* [Data block]

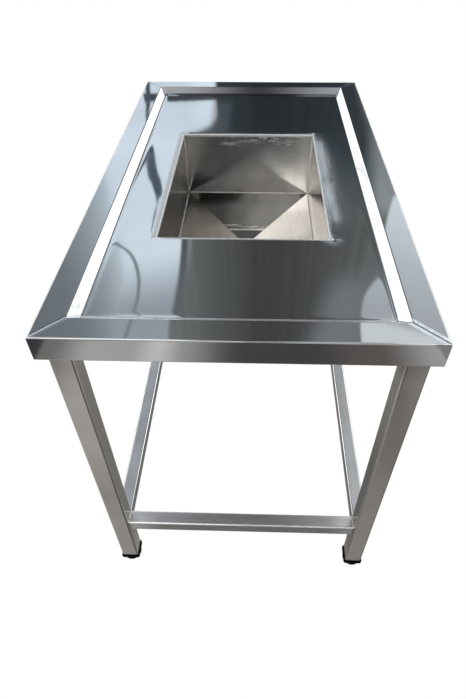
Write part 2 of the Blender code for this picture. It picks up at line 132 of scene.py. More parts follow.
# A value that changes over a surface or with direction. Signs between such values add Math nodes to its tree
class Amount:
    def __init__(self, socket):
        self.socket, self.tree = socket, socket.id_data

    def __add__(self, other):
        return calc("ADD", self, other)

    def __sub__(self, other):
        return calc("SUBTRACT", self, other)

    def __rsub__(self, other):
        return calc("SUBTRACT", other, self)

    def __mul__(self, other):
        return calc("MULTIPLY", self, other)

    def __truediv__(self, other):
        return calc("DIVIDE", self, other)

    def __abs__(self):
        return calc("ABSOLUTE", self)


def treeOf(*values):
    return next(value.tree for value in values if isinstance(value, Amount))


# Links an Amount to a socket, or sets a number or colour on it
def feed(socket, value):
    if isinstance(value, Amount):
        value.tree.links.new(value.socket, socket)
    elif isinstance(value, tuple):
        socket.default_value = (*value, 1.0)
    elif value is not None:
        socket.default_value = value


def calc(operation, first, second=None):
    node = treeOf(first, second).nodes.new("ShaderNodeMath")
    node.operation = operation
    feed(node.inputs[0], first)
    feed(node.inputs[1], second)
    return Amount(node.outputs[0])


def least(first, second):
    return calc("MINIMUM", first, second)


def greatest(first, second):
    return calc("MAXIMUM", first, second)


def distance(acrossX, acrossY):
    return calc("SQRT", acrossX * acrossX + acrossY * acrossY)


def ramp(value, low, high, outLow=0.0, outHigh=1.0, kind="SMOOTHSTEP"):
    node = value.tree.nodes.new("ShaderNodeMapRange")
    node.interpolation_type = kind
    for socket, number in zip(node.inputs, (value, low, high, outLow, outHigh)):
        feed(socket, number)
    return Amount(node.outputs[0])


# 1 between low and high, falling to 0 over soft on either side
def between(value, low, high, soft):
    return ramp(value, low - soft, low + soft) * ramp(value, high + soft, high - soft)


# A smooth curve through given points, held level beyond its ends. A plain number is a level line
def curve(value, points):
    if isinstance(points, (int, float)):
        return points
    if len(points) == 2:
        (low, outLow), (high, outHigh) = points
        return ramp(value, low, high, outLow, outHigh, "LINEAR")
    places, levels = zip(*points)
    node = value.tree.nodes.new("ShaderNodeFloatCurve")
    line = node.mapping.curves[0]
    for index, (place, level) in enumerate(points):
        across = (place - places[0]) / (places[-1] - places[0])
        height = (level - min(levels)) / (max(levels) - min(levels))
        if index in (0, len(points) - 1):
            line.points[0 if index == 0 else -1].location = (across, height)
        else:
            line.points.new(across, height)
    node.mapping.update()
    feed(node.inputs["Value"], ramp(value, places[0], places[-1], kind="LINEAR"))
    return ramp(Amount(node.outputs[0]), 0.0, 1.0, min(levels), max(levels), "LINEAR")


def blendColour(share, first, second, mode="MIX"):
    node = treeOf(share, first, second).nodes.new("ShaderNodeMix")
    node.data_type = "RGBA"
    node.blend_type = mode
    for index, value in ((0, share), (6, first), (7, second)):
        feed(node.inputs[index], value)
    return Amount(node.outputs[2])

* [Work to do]
Copy down the material exactly as written.

* [Task result]
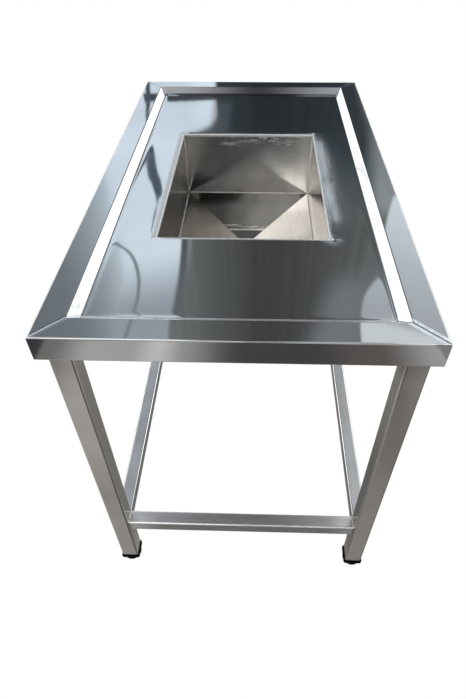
Write part 2 of the Blender code for this picture. It picks up at line 132 of scene.py. More parts follow.
# A value that changes over a surface or with direction. Signs between such values add Math nodes to its tree
class Amount:
    def __init__(self, socket):
        self.socket, self.tree = socket, socket.id_data

    def __add__(self, other):
        return calc("ADD", self, other)

    def __sub__(self, other):
        return calc("SUBTRACT", self, other)

    def __rsub__(self, other):
        return calc("SUBTRACT", other, self)

    def __mul__(self, other):
        return calc("MULTIPLY", self, other)

    def __truediv__(self, other):
        return calc("DIVIDE", self, other)

    def __abs__(self):
        return calc("ABSOLUTE", self)


def treeOf(*values):
    return next(value.tree for value in values if isinstance(value, Amount))


# Links an Amount to a socket, or sets a number or colour on it
def feed(socket, value):
    if isinstance(value, Amount):
        value.tree.links.new(value.socket, socket)
    elif isinstance(value, tuple):
        socket.default_value = (*value, 1.0)
    elif value is not None:
        socket.default_value = value


def calc(operation, first, second=None):
    node = treeOf(first, second).nodes.new("ShaderNodeMath")
    node.operation = operation
    feed(node.inputs[0], first)
    feed(node.inputs[1], second)
    return Amount(node.outputs[0])


def least(first, second):
    return calc("MINIMUM", first, second)


def greatest(first, second):
    return calc("MAXIMUM", first, second)


def distance(acrossX, acrossY):
    return calc("SQRT", acrossX * acrossX + acrossY * acrossY)


def ramp(value, low, high, outLow=0.0, outHigh=1.0, kind="SMOOTHSTEP"):
    node = value.tree.nodes.new("ShaderNodeMapRange")
    node.interpolation_type = kind
    for socket, number in zip(node.inputs, (value, low, high, outLow, outHigh)):
        feed(socket, number)
    return Amount(node.outputs[0])


# 1 between low and high, falling to 0 over soft on either side
def between(value, low, high, soft):
    return ramp(value, low - soft, low + soft) * ramp(value, high + soft, high - soft)


# A smooth curve through given points, held level beyond its ends. A plain number is a level line
def curve(value, points):
    if isinstance(points, (int, float)):
        return points
    if len(points) == 2:
        (low, outLow), (high, outHigh) = points
        return ramp(value, low, high, outLow, outHigh, "LINEAR")
    places, levels = zip(*points)
    node = value.tree.nodes.new("ShaderNodeFloatCurve")
    line = node.mapping.curves[0]
    for index, (place, level) in enumerate(points):
        across = (place - places[0]) / (places[-1] - places[0])
        height = (level - min(levels)) / (max(levels) - min(levels))
        if index in (0, len(points) - 1):
            line.points[0 if index == 0 else -1].location = (across, height)
        else:
            line.points.new(across, height)
    node.mapping.update()
    feed(node.inputs["Value"], ramp(value, places[0], places[-1], kind="LINEAR"))
    return ramp(Amount(node.outputs[0]), 0.0, 1.0, min(levels), max(levels), "LINEAR")


def blendColour(share, first, second, mode="MIX"):
    node = treeOf(share, first, second).nodes.new("ShaderNodeMix")
    node.data_type = "RGBA"
    node.blend_type = mode
    for index, value in ((0, share), (6, first), (7, second)):
        feed(node.inputs[index], value)
    return Amount(node.outputs[2])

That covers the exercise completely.